St. Croix is located 8 kilometres west of the village of McAdam. The western terminus of Highway 4 is at the border on the Saint Croix–Vanceboro Bridge over the St. Croix River, where it connects with the eastern terminus of Highway 6 in Maine. The New Brunswick Southern Railway crosses the river using the Saint Croix–Vanceboro Railway Bridge. The Canada Border Services Agency maintains a customs station in St. Croix immediately east of the bridge; this border crossing has not been open 24 hours a day since August 24, 2022, due to train traffic.

==History==

===Railway history===

During the 1800s, St. Croix developed as an isolated lumbering settlement; however, in the 1860s the community was selected as the crossing point for the European & North American Railway (Western Extension), which was constructing a line from Saint John to Vanceboro. At Vanceboro, a sister company's line had opened through to Bangor in 1869. An iron railway bridge on stone piers was constructed over the St. Croix, measuring approximately 30 metres (100 feet) in length. The 1871 opening ceremony of the railway line between the two countries was attended by Governor General of Canada, Lord Lisgar, and the President of the United States, Ulysses S. Grant.

During the 1870s, financial difficulties saw the line from Saint John to St. Croix sold to the New Brunswick Railway (NBR). At the same time, the Maine Central Railroad (MEC) leased the E&NA from Vanceboro to Bangor; it would purchase the line in the 1950s. In 1889, the Canadian Pacific Railway (CPR) purchased the NBR and constructed the International Railway of Maine to connect Montreal to the ice-free winter port of Saint John, leasing trackage rights over the section owned by the Maine Central between Vanceboro and Mattawamkeag. In 1974, CP Rail purchased this section, completing its ownership of a transcontinental railway from the Atlantic to the Pacific.

St. Croix had a customs facility operated by the Government of Canada to inspect trains entering New Brunswick, as well as a small passenger station; however, the opening of the major station in McAdam soon led to the majority of residents using that facility, leaving St. Croix as a "run-through" point.

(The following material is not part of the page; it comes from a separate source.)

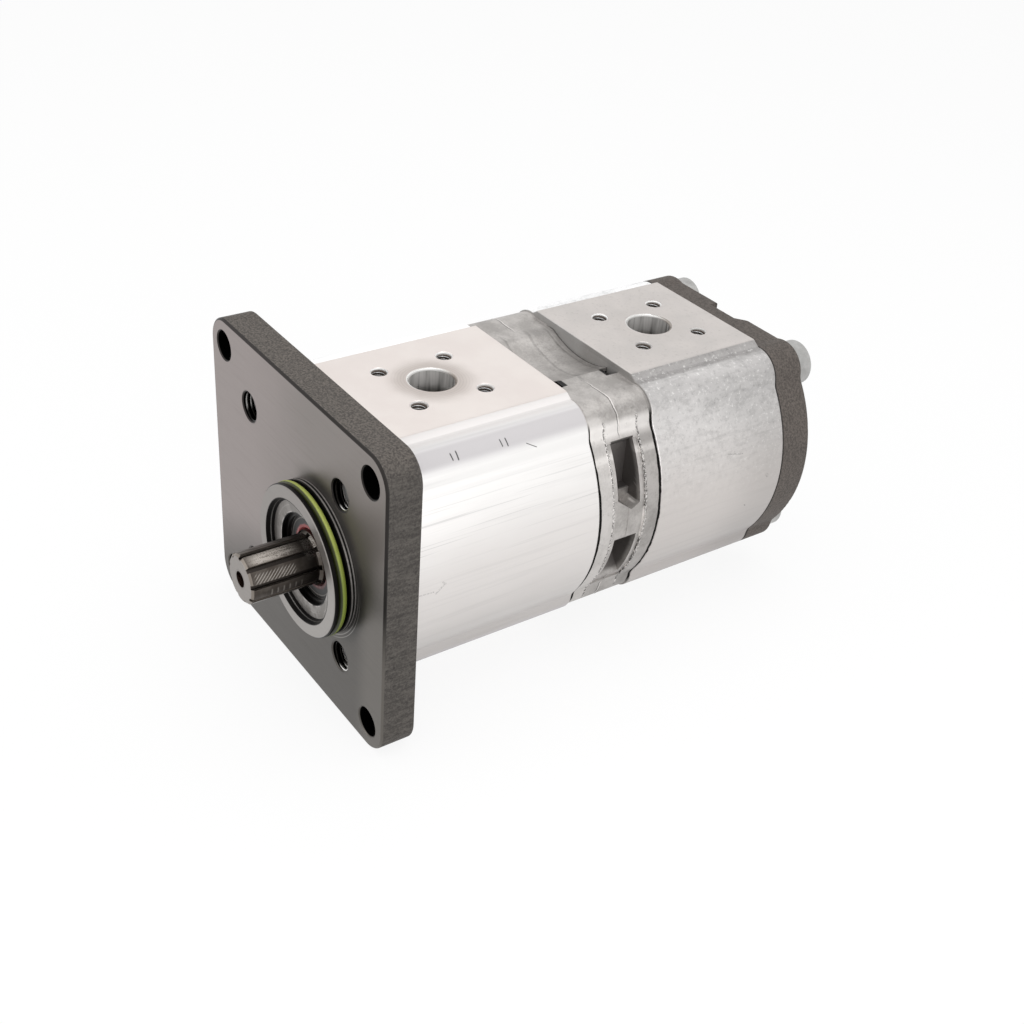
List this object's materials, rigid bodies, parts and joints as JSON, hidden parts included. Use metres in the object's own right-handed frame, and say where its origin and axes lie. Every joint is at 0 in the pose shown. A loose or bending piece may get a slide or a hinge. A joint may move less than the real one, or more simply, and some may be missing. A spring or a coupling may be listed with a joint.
{
  "type": "tandem gear pump",
  "caption": "Flange-mounted tandem external gear pump with a splined shaft, side port pads and a cast centre section.",
  "frame": {"origin": "on the drive shaft's axis, in the mounting face of the flange where the pilot leaves it", "axes": "+Y along the shaft from the drive end to the rear cover, +Z towards the pressure ports, +X across the casing away from the driven gears"},
  "size_m": [0.113, 0.2119, 0.107],
  "materials": {
    "flange_iron": "ground faces, rough cast edges",
    "front_casting": "bright extruded, machined pads",
    "rear_casting": "dull extruded, mottled",
    "center_casting": "as cast",
    "cover_iron": "as cast",
    "gear_steel": "ground",
    "bolt_zinc": "zinc plated",
    "dowel_steel": "ground",
    "spring_steel": "dark phosphate",
    "block_alloy": "machined",
    "bush_bronze": "bored",
    "o_ring_rubber": "smooth",
    "seal_rubber": "smooth"
  },
  "bodies": {
    "housing": {"front_flange": "flange_iron", "pilot_o_ring": "o_ring_rubber", "shaft_seal": "seal_rubber", "seal_garter_spring": "spring_steel", "seal_retaining_ring": "spring_steel", "front_body": "front_casting", "front_body_front_seal": "seal_rubber", "front_body_rear_seal": "seal_rubber", "front_stage_front_block": "block_alloy", "front_stage_front_block_seal": "seal_rubber", "front_stage_front_drive_bush": "bush_bronze", "front_stage_front_driven_bush": "bush_bronze", "front_stage_rear_block": "block_alloy", "front_stage_rear_block_seal": "seal_rubber", "front_stage_rear_drive_bush": "bush_bronze", "front_stage_rear_driven_bush": "bush_bronze", "rear_body": "rear_casting", "rear_body_front_seal": "seal_rubber", "rear_body_rear_seal": "seal_rubber", "rear_stage_front_block": "block_alloy", "rear_stage_front_block_seal": "seal_rubber", "rear_stage_front_drive_bush": "bush_bronze", "rear_stage_front_driven_bush": "bush_bronze", "rear_stage_rear_block": "block_alloy", "rear_stage_rear_block_seal": "seal_rubber", "rear_stage_rear_drive_bush": "bush_bronze", "rear_stage_rear_driven_bush": "bush_bronze", "center_section": "center_casting", "rear_cover": "cover_iron", "through_bolts": "bolt_zinc", "flange_dowels": "dowel_steel", "front_joint_dowels": "dowel_steel", "rear_joint_dowels": "dowel_steel", "cover_dowels": "dowel_steel"},
    "drive": {"front_drive_gear": "gear_steel", "coupling_sleeve": "gear_steel", "rear_drive_gear": "gear_steel"},
    "front_driven": {"front_driven_gear": "gear_steel"},
    "rear_driven": {"rear_driven_gear": "gear_steel"}
  },
  "joints": [
    {"name": "drive_spin", "type": "hinge", "parent": "housing", "child": "drive", "pos_m": [0, 0, 0], "axis": [0, 1, 0], "continuous": true},
    {"name": "front_driven_spin", "type": "hinge", "parent": "housing", "child": "front_driven", "pos_m": [-0.0308, 0, 0], "axis": [0, 1, 0], "continuous": true},
    {"name": "rear_driven_spin", "type": "hinge", "parent": "housing", "child": "rear_driven", "pos_m": [-0.0308, 0, 0], "axis": [0, 1, 0], "continuous": true}
  ],
  "couplings": [
    {"joint": "front_driven_spin", "follows": "drive_spin", "ratio": -1},
    {"joint": "rear_driven_spin", "follows": "drive_spin", "ratio": -1}
  ]
}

CPR passenger services operated daily through the community from 1889 until they passed to Via Rail Canada in 1978; its primary train, The Atlantic Limited, was renamed to the Atlantic at that time. Under Via, the Atlantic operated until it was discontinued in 1981, only to be resurrected in 1985. The train passed through St. Croix daily until it was cut back to three days per week in 1990 and then permanently discontinued in 1994.

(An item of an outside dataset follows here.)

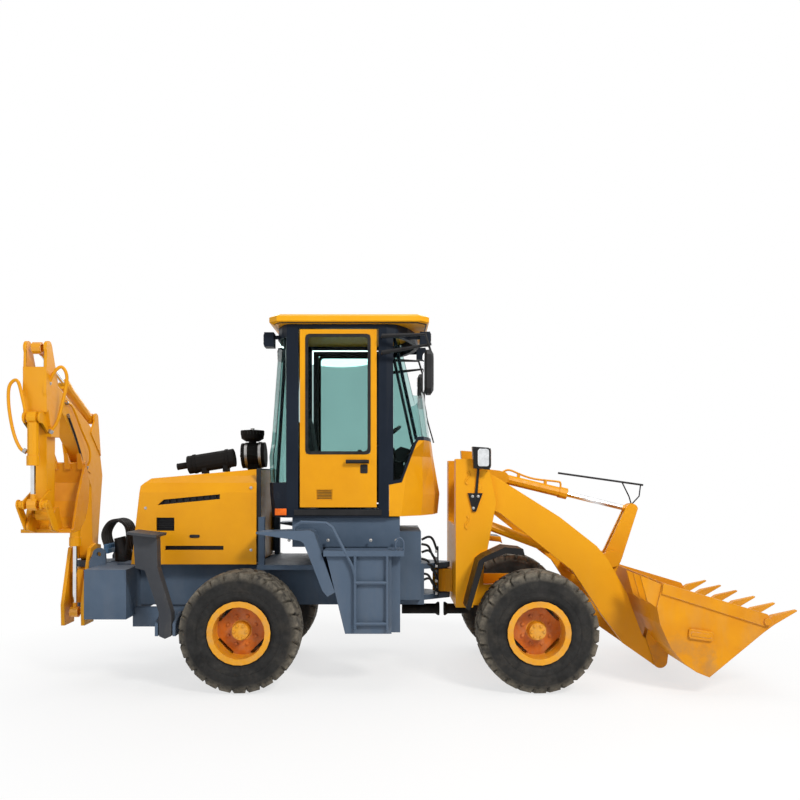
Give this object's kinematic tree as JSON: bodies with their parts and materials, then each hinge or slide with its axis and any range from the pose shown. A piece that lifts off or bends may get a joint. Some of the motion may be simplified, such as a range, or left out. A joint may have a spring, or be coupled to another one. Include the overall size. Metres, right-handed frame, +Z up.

In 1988, CP Rail placed all of its lines east of Montreal—including the mainline through St. Croix and Vanceboro—under a separate business unit called the Canadian Atlantic Railway. The line was sold in 1995 to J.D. Irving Limited and it is operated by subsidiary, the New Brunswick Southern Railway.

===1915 sabotage attempt===

During World War I, the CPR line became infamous for being the sabotage target of a German Army officer. The United States was still a neutral country at that point, and CPR was not permitted to transport war materiel and troops across U.S. soil on the way to Saint John (most war goods were transported within Canada on the government-owned Intercolonial Railway using an all-Canadian routing instead). However, Imperial Germany was convinced that CPR's route across Maine was being used for the war effort and sought to destroy the Saint Croix–Vanceboro Railway Bridge crossing the St. Croix River. The officer travelled to Vanceboro and stayed in the local hotel, then laid explosives which detonated but did not damage the bridge. He was arrested and then jailed by the United States and then Canada.